While castle building can be a problem for those with very active imaginations, a good remote viewer will eventually -- with consistent practice -- learn how to overcome the obstacles that get in every remote viewer's way.
So, let's go ahead and look at some ways (other than reading an exciting novel!) that you can improve your own ability to visualize.
Some Easy Exercises:
When you park in a parking lot, as you walk away, look back at your car and take a mental photograph of where it is and how it looks there. Then, turn your back on it, close your eyes, and see that mental snapshot in your mind's eye. After shopping, as you come out of the store, again visualize your mental snapshot and feel where the car is parked in relation to where you are standing. This is helpful to realize that you definitely can visualize.
Go look at your living room. Take a mental photograph. Go into another room, sit down, and pull up that mental photograph of your living room. Now imagine that it is painted a different color.
- Try red walls.
- Now try blue walls.
- Now yellow walls.
Go for a walk outside. As you pass each house around you, notice the ambience change. Take note of all the colors you see. Notice all the smells. The sounds. When you do this, really dive deep into each sensory individually. You'll notice all the obvious stuff first. Then move to the less obvious.
For example, when you notice sounds, the noisiest are most noticeable at first. Traffic. Wind. Then you notice there is someone yelling at his dog down the street. There is someone starting a car in his garage. There is the crunching sound of your feet on the pavement.
With smells, they change as you walk. Fresh air. Then diesel fumes from a truck that just passed by. Then dryer sheets from a house you are in front of. As you continue down the street, you notice the smell of chicken frying from one house, the smell of steaks grilling from another house.
These exercises will greatly enhance your observation skills.
What Will These Exercises Do for Me?
You may be wondering why these exercises would matter if enhancing your visualization skills may increase your ability to build castles. Well, believe it or not, the benefits far outweigh the detriments. People who cannot visualize build castles, too!
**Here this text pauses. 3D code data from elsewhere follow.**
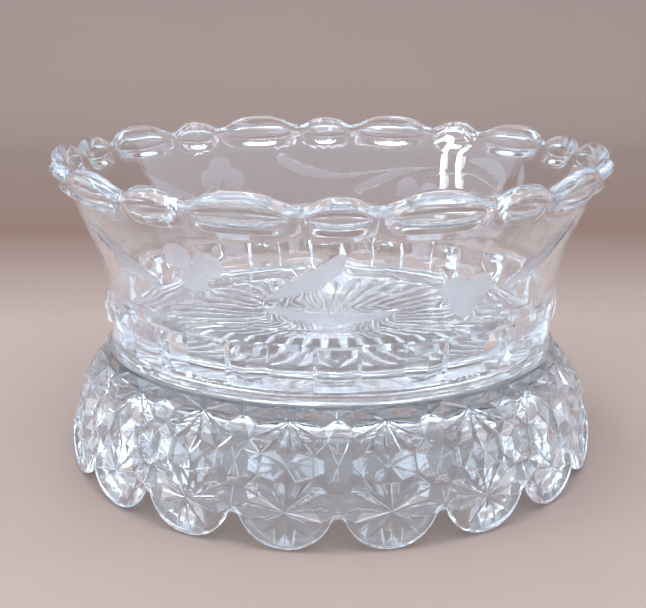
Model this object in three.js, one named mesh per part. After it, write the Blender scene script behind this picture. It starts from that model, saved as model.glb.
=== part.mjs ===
// A pressed glass compote in two loose pieces. The bowl has a flared plain wall, a rim of
// large and small lobes with thumbprints, a band of upright blocks round its waist and a
// rayed star under its floor. It stands on a domed stand like an upturned dish, pressed all
// over with daisies and buttons, whose lower edge is a row of scallops.
// Millimetres, +Z up. The origin lies on the table, under the middle of both pieces, and a
// small lobe of the rim and a notch of the stand's edge face the front, which is -Y.
import * as THREE from 'three';

// Sizes of the stand
const standRadius = 98.6; // widest radius, near the bottom of the dome
const standTopRadius = 84; // radius of the flat top that carries the bowl
const standHeight = 43; // table to the flat top
const bulgeHeight = 8; // height of the widest place above the table
const standWall = 5; // glass between the dome's outside and its smooth inside
const standTopThickness = 5.5; // glass under the bowl's foot
const hollowCorner = 9; // rounding where the hollow's side meets its ceiling

// The scalloped edge of the stand
const scallops = 18;
const notchHeight = 11.4; // table to the top of the gap between two scallops
const archRadius = 2.5; // rounding of that gap
const tipCut = 0.3; // each scallop is ground flat by this much, where it stands
const edgeBand = 2.6; // smooth border round the scallops
const edgeRounding = 1.2; // how far that border falls back at the edge

// Daisies and buttons
const daisyHeight = 13.2; // table to the middle of the lower daisies
const upperDaisyDrop = 2.7; // the upper daisies' middle below the flat top
const buttonWidth = 16; // across the flats of a button's foot
const buttonTable = 9; // across the flats of its clear window
const buttonDepth = 1.9; // how far its foot lies below the window
const daisyDepth = 1.4; // how far a daisy's middle is sunk
const petalDepth = 2.5; // deepest place of a petal's groove
const petalDeepest = 0.6; // how far out along the petal that place is
const petalShoulder = 0.76; // how far out the ridges between the petals reach
const shoulderDepth = 0.3; // how far the ends of those ridges are sunk
const topPetalDepth = 0.6; // groove of the petal that the flat top cuts off
const topPetalShare = 0.3; // half the width of that groove, as a share of half a cell
const topRidgeShare = 0.68; // where the ridge beside it meets the flat top

// Sizes of the bowl, whose heights count from the underside of its foot
const seatGap = 0.3; // free play between the foot and the stand
const footStep = 1.6; // the foot stands in from the edge of the stand's top
const footLand = 4.6; // width of the ring that the bowl stands on
const footHeight = 4.2; // plain foot ring under the band of blocks
const recessHeight = 1.6; // hollow under the floor, inside the foot ring
const recessSlope = 1.8; // how far that hollow draws in as it goes up
const floorThickness = 5;
const floorCorner = 8; // rounding between the floor and the wall
const bowlHeight = 71; // foot to the top of the large lobes
const rimRadius = 101.6; // outermost radius, on the lobes
const bowlWall = 4; // glass of the flared wall
const bandWall = 6.2; // glass behind the band of blocks

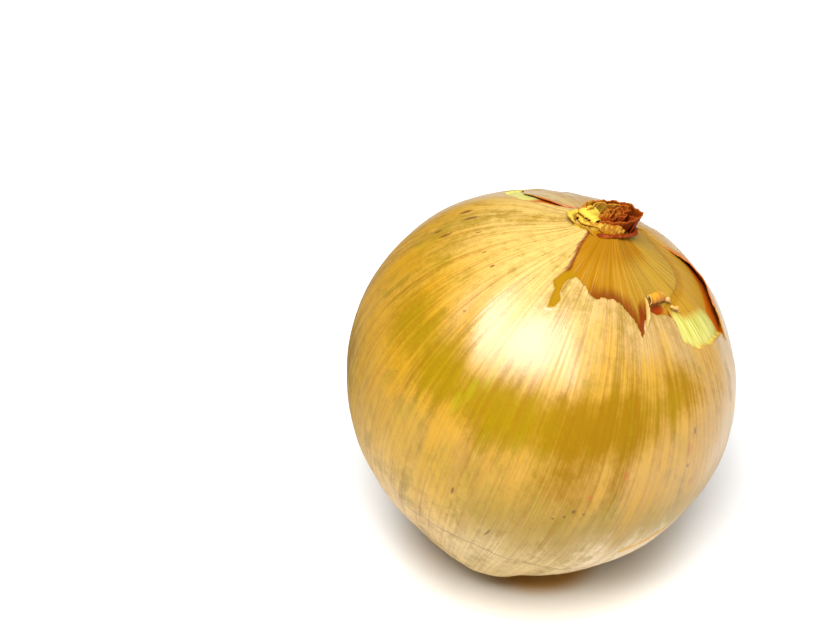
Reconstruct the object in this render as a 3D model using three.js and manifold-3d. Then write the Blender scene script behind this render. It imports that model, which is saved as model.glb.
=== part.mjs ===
// A large yellow onion, cured and dry, resting where it was set down: it leans on the side of its base.
// Millimetres, +Z up. The origin is on the surface under the middle of the bulb.
// The bulb's own axis runs from the roots to the neck. A place on its skin is an azimuth round that axis
// and a polar angle from the neck, both in degrees.

import * as THREE from 'three';
import { mergeVertices } from 'three/addons/utils/BufferGeometryUtils.js';
import Module from 'manifold-3d';

const wasm = await Module();
wasm.setup();

// Driving dimensions
const equatorRadius = 43.9;
const shoulderHeight = 40.3; // of the half ellipse above the equator
const baseDepth = 45.2; // of the half ellipse below it
const leanAngle = 18;
const leanHeading = -4; // azimuth towards which the neck leans
const restDepth = 1.1; // how far the side it rests on is pressed flat
const neckRise = 3.6; // how far the skin is drawn up to the neck
const neckSpread = 7.6;
const neckFoot = 40.6; // height on the bulb's axis at which the withered neck starts
const rootDimple = 1.9; // depth of the hollow that the roots grow from
const rootSpread = 6.6;
const plateRadius = 5.6;
const plateThickness = 1.3;
const rootCount = 46;
const rootRadius = 0.45;
const ridgeCount = 56;
const ridgeHeight = 0.24;
const rowCount = 30;
const skinThickness = 0.6;
const gap = 0.3; // left free between the bulb and the neck or the roots

// Broad swellings and hollows of the skin: azimuth, polar angle, height in mm, half width in degrees
const swellings = [
  { azimuth: -160, polar: 132, height: -1.1, reach: 24 },
  { azimuth: -112, polar: 143, height: 1.1, reach: 11 },
  { azimuth: 5, polar: 68, height: -0.7, reach: 26 },
];

const toRadians = THREE.MathUtils.degToRad;
const lerp = THREE.MathUtils.lerp;
const clamp = THREE.MathUtils.clamp;
const smoothstep = THREE.MathUtils.smoothstep;

const axisDirection = new THREE.Vector3().setFromSphericalCoords(1, toRadians(leanAngle), toRadians(leanHeading));
// Spherical coordinates have +Y up and azimuth from +Z, so the components are put in this frame's order.
axisDirection.set(axisDirection.z, axisDirection.x, axisDirection.y);
const lean = new THREE.Quaternion().setFromUnitVectors(new THREE.Vector3(0, 0, 1), axisDirection);
const sine = Math.sin(toRadians(leanAngle));
const cosine = Math.cos(toRadians(leanAngle));
const middleHeight = Math.hypot(baseDepth * cosine, equatorRadius * sine) - restDepth;

// Random numbers that are the same each time
function seeded(seed) {
  let state = seed;
  return () => {
    state = (state * 1664525 + 1013904223) % 4294967296;
    return state / 4294967296;
  };
}

// Closed meshes to solids and back

function solidOf(geometry) {
  const bare = geometry.clone();
  for (const name of ['normal', 'uv']) bare.deleteAttribute(name);
  bare.clearGroups();
  const merged = mergeVertices(bare, 1e-4);
  return new wasm.Manifold(new wasm.Mesh({
    numProp: 3,
    vertProperties: merged.getAttribute('position').array,
    triVerts: new Uint32Array(merged.index.array),
  }));
}

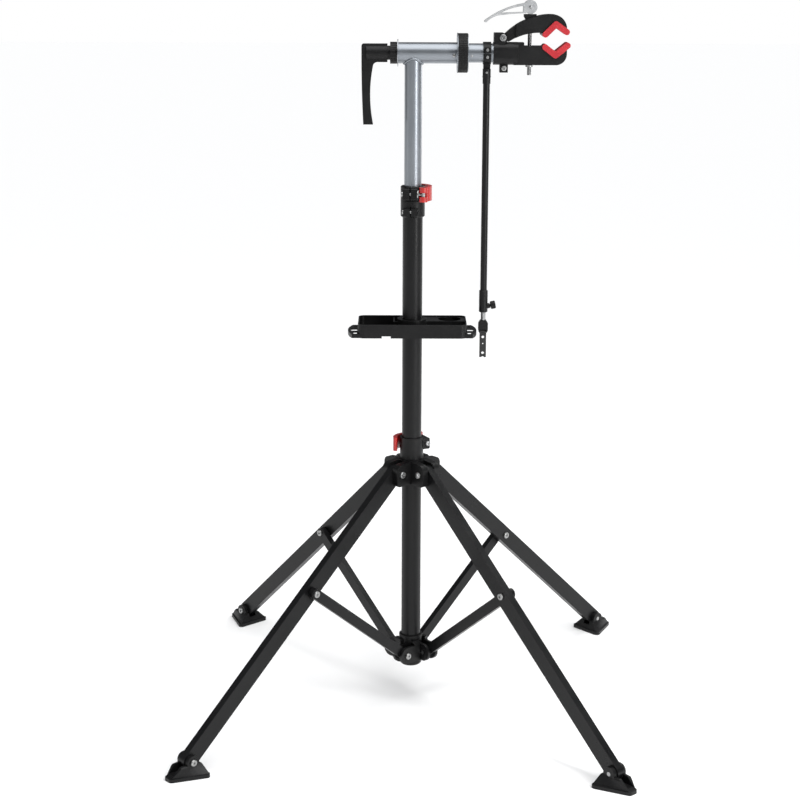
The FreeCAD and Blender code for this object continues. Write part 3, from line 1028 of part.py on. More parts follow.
def rod_knob():
    """Thumb screw with a ribbed round head."""
    centre, way = knob_frame()
    stem = Part.makeCylinder(3, 12, centre + way * (INNER_ROD_RADIUS + 1.2), way)
    start = centre + way * (SLEEVE_RADIUS + 5.5)
    head = Part.makeCylinder(KNOB_RADIUS, 10, start, way)
    rims = [e for e in head.Edges if isinstance(e.Curve, Part.Circle)]
    head = head.makeFillet(2.0, rims)
    side = way.cross(Y_AXIS)
    for number in range(12):
        cutter = Part.makeCylinder(1.0, 12, start - way + side * (KNOB_RADIUS + 0.3), way)
        cutter.rotate(centre, way, number * 30)
        head = head.cut(cutter)
    return joined(head, stem)


def rod_inner():
    return rod(INNER_ROD_RADIUS, (HOLDER_X, 0, CRADLE_TOP - 14), (0, 0, 1), INNER_ROD_TOP - CRADLE_TOP + 14)


def cradle_head():
    """Block on the inner rod that the strap hangs from."""
    left, right = HOLDER_X - CRADLE_HALF_LENGTH, HOLDER_X + CRADLE_HALF_LENGTH
    body = upright([
        (left + 2, CRADLE_BOTTOM), (right - 2, CRADLE_BOTTOM), (right, CRADLE_BOTTOM + 5),
        (right, CRADLE_TOP - 6), (HOLDER_X + 5.5, CRADLE_TOP), (HOLDER_X - 5.5, CRADLE_TOP),
        (left, CRADLE_TOP - 6), (left, CRADLE_BOTTOM + 5),
    ], -CRADLE_HALF_WIDTH, CRADLE_HALF_WIDTH)
    body = body.cut(rod(INNER_ROD_RADIUS + SEAT, (HOLDER_X, 0, CRADLE_TOP - 14), (0, 0, 1), 40))
    room = STRAP_HALF_LENGTH + 0.4
    pocket = block((HOLDER_X - room, HOLDER_X + room), (-CRADLE_HALF_WIDTH - 1, CRADLE_HALF_WIDTH + 1),
                   (CRADLE_BOTTOM - 1, CRADLE_BOTTOM + STRAP_EYE + 3.2))
    pin = rod(1.4, (left + 0.8, 0, CRADLE_BOTTOM + 2.5), (1, 0, 0), 2 * CRADLE_HALF_LENGTH - 1.6)
    return joined(body.cut(pocket), pin)


def cradle_strap():
    """Flat strap with holes that ties a handlebar to the rod."""
    pivot_z = CRADLE_BOTTOM + 2.5
    half = STRAP_THICKNESS / 2
    left, right = HOLDER_X - STRAP_HALF_LENGTH, HOLDER_X + STRAP_HALF_LENGTH
    body = upright([
        (left, pivot_z), (left, STRAP_BOTTOM), (HOLDER_X - 3, STRAP_BOTTOM),
        ((HOLDER_X, STRAP_BOTTOM + 1.6), (HOLDER_X + 3, STRAP_BOTTOM)),
        (right, STRAP_BOTTOM), (right, pivot_z),
    ], -half, half)
    eye = rod(STRAP_EYE, (left, 0, pivot_z), (1, 0, 0), 2 * STRAP_HALF_LENGTH)
    body = joined(body, eye)
    body = body.cut(rod(1.4 + RUNNING, (left - 1, 0, pivot_z), (1, 0, 0), 2 * STRAP_HALF_LENGTH + 2))
    for drop, radius in ((13, 2.6), (26, 1.3), (44, 2.6)):
        body = body.cut(rod(radius, (HOLDER_X, -10, CRADLE_BOTTOM - drop + 4), (0, 1, 0), 20))
    return body


# ---------------------------------------------------------------- build
def parts():
    """Every node by name."""
    nodes = {
        "mast_tube": mast_tube(),
        "mast_top_bush": mast_top_bush(),
        "base_hub": base_hub(),
        "strut_pivot_bolts": strut_pivot_bolts(),
        "lock_collar": lock_collar(),
        "lock_collar_bolts": lock_collar_bolts(),
        "lock_lever": turned(lock_lever(MAST_LOCK_HEIGHT), MAST_LOCK_TURN),
        "leg_hub": leg_hub(),
        "leg_hub_bolts": leg_hub_bolts(),
        "hub_lever": turned(lock_lever(HUB_LOCK_HEIGHT), HUB_LOCK_TURN),
        "tray": tray(),
        "tray_screw": tray_screw(),
        "tray_bush": tray_bush(),
        "post_tube": post_tube(),
        "post_end_plug": post_end_plug(),
        "tee_tube": tee_tube(),
        "fixed_index_disc": index_disc(DISC_LEFT, DISC_MIDDLE - DISC_GAP / 2),
        "turning_index_disc": index_disc(DISC_MIDDLE + DISC_GAP / 2, DISC_RIGHT),
        "handle_arm": handle_arm(),
        "handle_collar": handle_collar(),
        "draw_rod": draw_rod(),
        "clamp_shaft": clamp_shaft(),
        "lower_jaw": lower_jaw(),
        "lower_pad": lower_pad(),
        "lower_jaw_bolts": lower_jaw_bolts(),
        "stud_nut": stud_nut(),
        "upper_jaw": upper_jaw(),
        "upper_pad": upper_pad(),
        "clamp_stud": clamp_stud(),
        "stud_collar": stud_collar(),
        "cam_lever": cam_lever(),
        "holder_collar": holder_collar(),
        "holder_screws": holder_screws(),
        "rod_knuckle": rod_knuckle(),
        "rod_tube": rod_tube(),
        "rod_sleeve": rod_sleeve(),
        "rod_knob": rod_knob(),
        "rod_inner": rod_inner(),
        "cradle_head": cradle_head(),
        "cradle_strap": cradle_strap(),
    }
    makers = {"leg": leg, "leg_bolts": leg_bolts, "strut": strut, "strut_bolt": strut_bolt, "foot": foot}
    for kind, make in makers.items():
        shape = make()
        for corner, angle in LEG_NAMES.items():
            nodes[kind + "_" + corner] = turned(shape, angle + BASE_TURN)
    return nodes


os.makedirs("parts", exist_ok=True)
for name, shape in parts().items():
    shape.exportStep("parts/" + name + ".step")
    print(name, len(shape.Solids), round(shape.Volume), shape.isValid())
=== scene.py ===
import json
import math
import bmesh
import bpy
from mathutils import Matrix, Vector


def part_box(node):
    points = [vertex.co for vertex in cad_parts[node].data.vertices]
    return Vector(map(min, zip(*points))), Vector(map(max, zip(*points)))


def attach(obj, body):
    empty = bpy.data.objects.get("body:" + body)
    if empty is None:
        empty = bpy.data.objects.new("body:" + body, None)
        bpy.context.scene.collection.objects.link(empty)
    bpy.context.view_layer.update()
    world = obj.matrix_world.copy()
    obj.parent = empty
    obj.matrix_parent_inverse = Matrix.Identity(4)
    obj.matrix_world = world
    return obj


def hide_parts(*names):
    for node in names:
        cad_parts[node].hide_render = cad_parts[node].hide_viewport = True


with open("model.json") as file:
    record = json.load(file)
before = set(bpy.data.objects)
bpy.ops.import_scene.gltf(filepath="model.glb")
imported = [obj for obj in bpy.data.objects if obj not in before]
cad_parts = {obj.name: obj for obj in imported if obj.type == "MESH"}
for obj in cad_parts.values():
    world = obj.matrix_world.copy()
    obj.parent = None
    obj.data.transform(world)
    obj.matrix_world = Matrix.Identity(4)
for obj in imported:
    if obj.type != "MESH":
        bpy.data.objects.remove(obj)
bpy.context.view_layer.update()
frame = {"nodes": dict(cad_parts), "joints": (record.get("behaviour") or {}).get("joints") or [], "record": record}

# Folding bicycle work stand: finishes, lights and the small worked details that stand
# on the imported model.  Metres; MM turns millimetres into metres.
MM = 0.001
JOINTS = {joint["name"]: joint for joint in frame["joints"]}
CORNERS = ("front_left", "front_right", "back_right", "back_left")


# ------------------------------------------------------------------ places from the frame
def centre(node):
    """Middle of a CAD node's box."""
    low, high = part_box(node)
    return (low + high) / 2


def joint_place(name):
    """Point and direction of a hinge."""
    joint = JOINTS[name]
    return Vector(joint["pos_m"]), Vector(joint["axis"]).normalized()


HEAD_Z = centre("draw_rod").z
POST_RADIUS = (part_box("post_tube")[1].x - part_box("post_tube")[0].x) / 2
TEE_RADIUS = math.hypot(HEAD_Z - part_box("post_tube")[1].z, POST_RADIUS)
STUD_X = centre("clamp_stud").x


# ------------------------------------------------------------------ shader building blocks
def set_inputs(node, values):
    """Values of a node's unconnected inputs, by name."""
    for socket, value in values.items():
        node.inputs[socket].default_value = value


def add(tree, kind, settings=None, inputs=None):
    """New node with its settings and its unconnected inputs."""
    node = tree.nodes.new(kind)
    for key, value in (settings or {}).items():
        setattr(node, key, value)
    set_inputs(node, inputs or {})
    return node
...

A Viewer who picks up the smell of bread baking at the target may become convinced that the target is a bakery, for example. Visualizing is not the only path to castle-building.
Improve Brain Health
Enhancing your imagination has a lot of benefits, including increasing your brain acuity, making you able to think faster and smarter, but as I mentioned before, it is really good for brain health and staving off Alzheimer's as you age.
But as a remote viewer, one of the most important skills to develop are observation skills.
Stay Alive and Alert
The ability to be truly observant and to really notice what is going on around you is crucial to your survival as we head into even more challenging days ahead. I've frequently said that remote viewing (especially CRV/PRV) is a survival skill for the future. That future is here!
Solve the Mystery
Most of us really want to make a difference in this lifetime. We want our lives to matter. We want the fact that we existed on the planet during this crucial time to mean something.
Observation skills play a role in world-class remote viewing. By being observant at the target, you pick up a lot of details other viewers may miss. And you never know when a tiny detail might be the key to solving the mystery, finding the missing person, discovering the answer to cold fusion, and much more.
Just reading this, just being here, being willing to learn and grow and DO something outside the box -- You deserve to be applauded! You may become one of the greatest heroes in the days to come.
I thank you for being a part of my world. And know that I am honored to be a part of yours!